Monday, January 4, 2010

How am I not myself?


I've been thinking lately about association. I hear often how important association is, it is by the company I keep that I progress on my path, stagnate, or digress.

The other day I had an interview for a film we're making for the asrama. Once we were finished I got to see a bit of myself speaking on film. As many others, my immediate response was "Is that me?"

On one level the feeling of not recognizing myself can be explained. For example, I never see myself speak, I'm never the observer of myself in conversation and so of course it's a strange thing to witness. When I think deeper, I have more questions. Why do I move my mouth in that way? Where did the expressions on my face, which say more than my words, come from? How did I aquire such things?

A sister of mine said nicely that because we care so much for these temporary bodies and false egos we want so much to be perfect. When we do not meet some ideal of perfection we feel disgusted by what we perceive to be our "self"

The reality of who I am has two coverings. The first is entirely surface, the inert matter of my physical body which I falsely think is "me" and the second, subtle covering, the subtle body which comprises my mind, false ego, and intelligence.

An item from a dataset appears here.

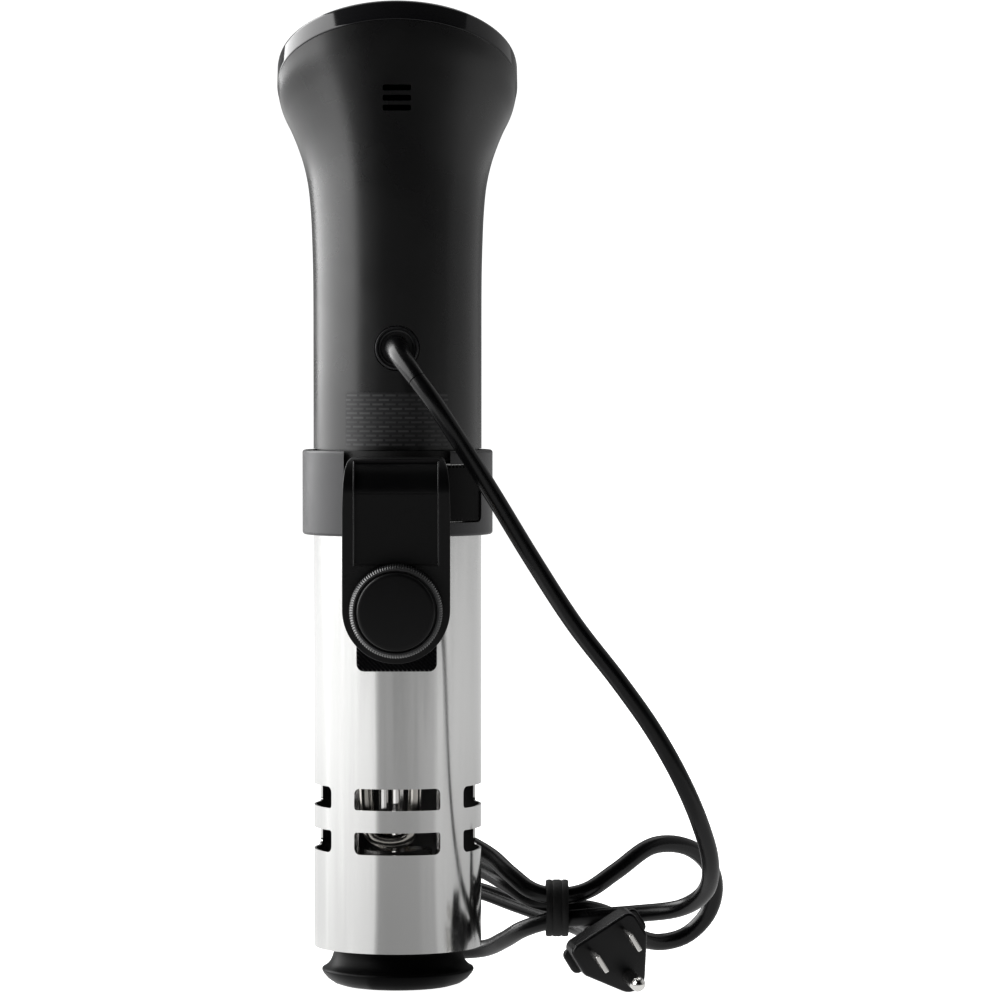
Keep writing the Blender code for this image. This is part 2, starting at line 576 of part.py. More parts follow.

Once my soul leaves this material body composed of the five elements: ether, air, fire, water, and earth, it becomes useless and decays.

The subtle body which many people aren't even aware of, is covering my soul. This subtle body contains my mind, intelligence, and false ego.

We often hear ourselves saying "This is just who I am." Usually it’s in some defense of not wanting to be anything else. But, even on this material level, who is this person I'm defending? Which influences are present in my character? Is there anything on the surface that is my own? Why do I have these opinions and preferences?

The deepest reality is that I am a spirit soul completely covered by illusion (maya - that which is not). This spark of my true spiritual form rests in my heart and is the animating force of my existence. My atma (soul), is perfect, and my desire to be perfect surely reflects the reality of who I am, but do not realize.

Bhagavad Gita 2.20:

na jayate mriyate va kadacin
nayam bhutva bhavita va na bhuyah
ajo nityah sasvato yam purano
na hanyate hanyamane sarire

"The soul neither takes birth nor dies, nor does he experience repeated creation or growth. He is unborn, eternal, ever-existing. Though primeval, he remains ever-youthful. When the body is destroyed, the soul is not destroyed."

I can't help but be reminded of the I <3 Huckabees question: How am I not myself?
Some friends and I used to endlessly quote this from the aboved mentioned film.

How am I not myself?
How am I not myself?
How am I not myself?

Unfortunately, we'll never come to the real answer on our own.

This brings me back to association. In this one life, I've chosen certain books to read, certain friends, jobs, entertainment, etc. All of these involve association with particular personalities. I am an ever-changing work of creation. That is, materially, my mind, intelligence, and false ego are always undergoing transformations.
It follows that by my choice, my God given free will, I can choose my assocation, I can choose which habits I want to adpot and which I want to reject.

The more I choose assocation that encourages my greatest good, my spiritual development, the more I will come to develop spiritual qualities. Eventually, under the guidance of a self-realized soul, by this process, like churning milk into butter, I will come to know my true eternal nature.